When the Vessel Becomes the Brand
Here's where it gets really interesting for craft breweries specifically. Several taprooms around the US have started building their entire identity around a signature vessel — and customers are responding in a way that goes well beyond preference.
There's a growing phenomenon of "stein clubs" at independent breweries, where members pay an annual fee to have a personalized stein kept on a dedicated rack at the bar. It's part loyalty program, part community ritual. Members don't just feel attached to the beer — they feel attached to the place, to the physical object waiting for them on that shelf.
Jamie Ortega, who manages a taproom in Denver, Colorado, describes it this way: "When someone has their name on a stein at your bar, they're not going to the place down the street. That stein is theirs. It's their spot. We've had members who've been with us for six years and they'll bring friends just to show off their stein."
That's brand loyalty in its most tangible form — literally carved into ceramic.
What This Means for the Craft Beer Drinker
If you're someone who takes craft beer seriously — who pays attention to hop variety, fermentation temperature, and water chemistry — it's worth giving the same thought to what you're drinking from. The brewer spent months dialing in that recipe. The right vessel is the final step in delivering it the way it was meant to be experienced.

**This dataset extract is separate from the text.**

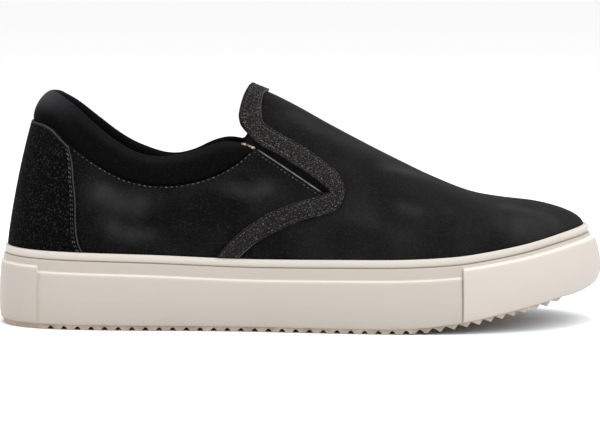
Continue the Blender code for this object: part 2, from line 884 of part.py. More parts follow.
def make_upper(material):
    """The shell: a closed dome of profiles, given its wall, then cut open."""
    stations = even_stations()
    places = ring_ways(stations)
    count = len(places)
    toe = count // 2
    rises = [r / UPPER_ROWS for r in range(UPPER_ROWS)]
    vertices = []
    for side, way in places:
        foot = feather_point(side, way)
        vertices.append(np.array([foot[0], foot[1], cavity_floor(foot[0]) + CLEARANCE]))
    for rise in rises:
        vertices += [upper_point(side, way, rise) for side, way in places]
    ridge_start = len(vertices)
    pole = max(i for i, way in enumerate(stations)
               if feather_point(LATERAL, way)[0] < POLE_END * LENGTH)
    vertices += [upper_point(LATERAL, stations[min(i, pole)], 1.0) for i in range(pole + 1)]

    def ridge_vertex(i):
        return ridge_start + min(min(i, count - i), pole)

    faces = []
    open_end = max(i for i, way in enumerate(stations)
                   if ridge_x(way) < DOME_OPEN_END * LENGTH)
    for r in range(len(rises) + 1):
        for i in range(count):
            j = (i + 1) % count
            nearest = max(min(i, count - i), min(j, count - j))
            if r > DOME_OPEN_RISE * UPPER_ROWS and nearest <= open_end:
                continue
            if r < len(rises):
                face = (r * count + i, r * count + j, (r + 1) * count + j, (r + 1) * count + i)
            else:
                face = (r * count + i, r * count + j, ridge_vertex(j), ridge_vertex(i))
            kept = without_repeats(face)
            if kept:
                faces.append(kept)
    used = sorted({v for face in faces for v in face})
    renumber = {old: new for new, old in enumerate(used)}
    shell = add_object("upper", [vertices[v] for v in used],
                       [tuple(renumber[v] for v in face) for face in faces], material)
    wall = shell.modifiers.new("wall", "SOLIDIFY")
    wall.thickness = UPPER_WALL
    wall.offset = -1.0
    wall.use_even_offset = True
    cut = shell.modifiers.new("openings", "BOOLEAN")
    cut.operation = "DIFFERENCE"
    cut.solver = "EXACT"
    cut.object = make_opening_cutter()
    return shell


def collar_ring(side, way):
    """The padded collar's section at one station."""
    foot_rise = rise_on_line(side, way, QUARTER_EDGE)
    top_rise = rise_on_line(side, way, COLLAR_CREST)
    low = upper_point(side, way, foot_rise)[2] + CLEARANCE
    crest = upper_point(side, way, top_rise)
    high = crest[2]
    if side == MEDIAL:
        high -= INNER_CREST_DROP * from_table(INNER_DROP, crest[0] / LENGTH)
    scale = min(max((high - low) / COLLAR_FULL_HEIGHT, COLLAR_END_SCALE), 1.0)
    behind = 1.0 - smooth_step(way, *HEEL_FADE)
    ring = []
    for share, depth in COLLAR_SECTION:
        z = low + share * (high - low)
        rise = rise_at_height(side, way, z)
        point = upper_point(side, way, rise)
        normal = outward(side, way, rise)
        inwards = -np.array([normal[0], normal[1], 0.0])
        inwards /= np.linalg.norm(inwards)
        lean = (HEEL_LEAN * share - HEEL_BULGE) * behind
        point = point + inwards * (depth + lean) * COLLAR_THICKNESS * scale
        point[2] = z
        ring.append(point)
    return ring


def make_collar(material):
    """The padded roll, from the flap's foot round the heel and back to it."""
    front = {}
    for side in (LATERAL, MEDIAL):
        x = (QUARTER_EDGE[-1][0] - COLLAR_END_GAP) * LENGTH
        front[side] = way_where(
            lambda w: upper_point(side, w, rise_on_line(side, w, QUARTER_EDGE))[0], x)
    places = [(LATERAL, front[LATERAL] * (1.0 - k / COLLAR_STEPS)) for k in range(COLLAR_STEPS)]
    places += [(MEDIAL, front[MEDIAL] * k / COLLAR_STEPS) for k in range(COLLAR_STEPS + 1)]
    rings = [collar_ring(side, way) for side, way in places]
    around = len(COLLAR_SECTION)
    vertices = [v for ring in rings for v in ring]
    faces = []
    for r in range(len(rings) - 1):
        for i in range(around):
            j = (i + 1) % around
            faces.append((r * around + i, r * around + j,
                          (r + 1) * around + j, (r + 1) * around + i))
    faces.append(tuple(range(around)))
    end = (len(rings) - 1) * around
    faces.append(tuple(end + i for i in reversed(range(around))))
    return add_object("collar", vertices, faces, material)


def overlay_grids(places):
    """Outer and inner grid of an overlay, from a grid of sides, ways and rises."""
    outer, inner = [], []
    for row in places:
        outer.append([lifted_point(*place, CLEARANCE + OVERLAY_THICKNESS) for place in row])
        inner.append([lifted_point(*place, CLEARANCE) for place in row])
    return outer, inner


def counter_place(side, way, up):
    """The x and rise of a place between the rim and the quarter's edge."""
    low = rise_at_height(side, way, rim_height(side, way) + CLEARANCE)
    edge = upper_point(side, way, rise_on_line(side, way, QUARTER_EDGE))[2]
    high = rise_at_height(side, way, edge - 2.0 * CLEARANCE)
    rise = low + (high - low) * up
    return upper_point(side, way, rise)[0], rise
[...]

Next time you're at a taproom, try asking for a different glass than the default. Order your hefeweizen in a traditional wheat beer glass. Ask if your märzen is available in a stein. Notice what changes — not just in flavor, but in how you feel holding it, how long you take between sips, how much you're paying attention.
Chances are, you'll find the beer tastes a little different. Not because anything in the liquid changed — but because you changed, just a little, the moment you picked it up.
And that, in the end, is what craft beer has always been about. Not just what's in the glass, but everything around it.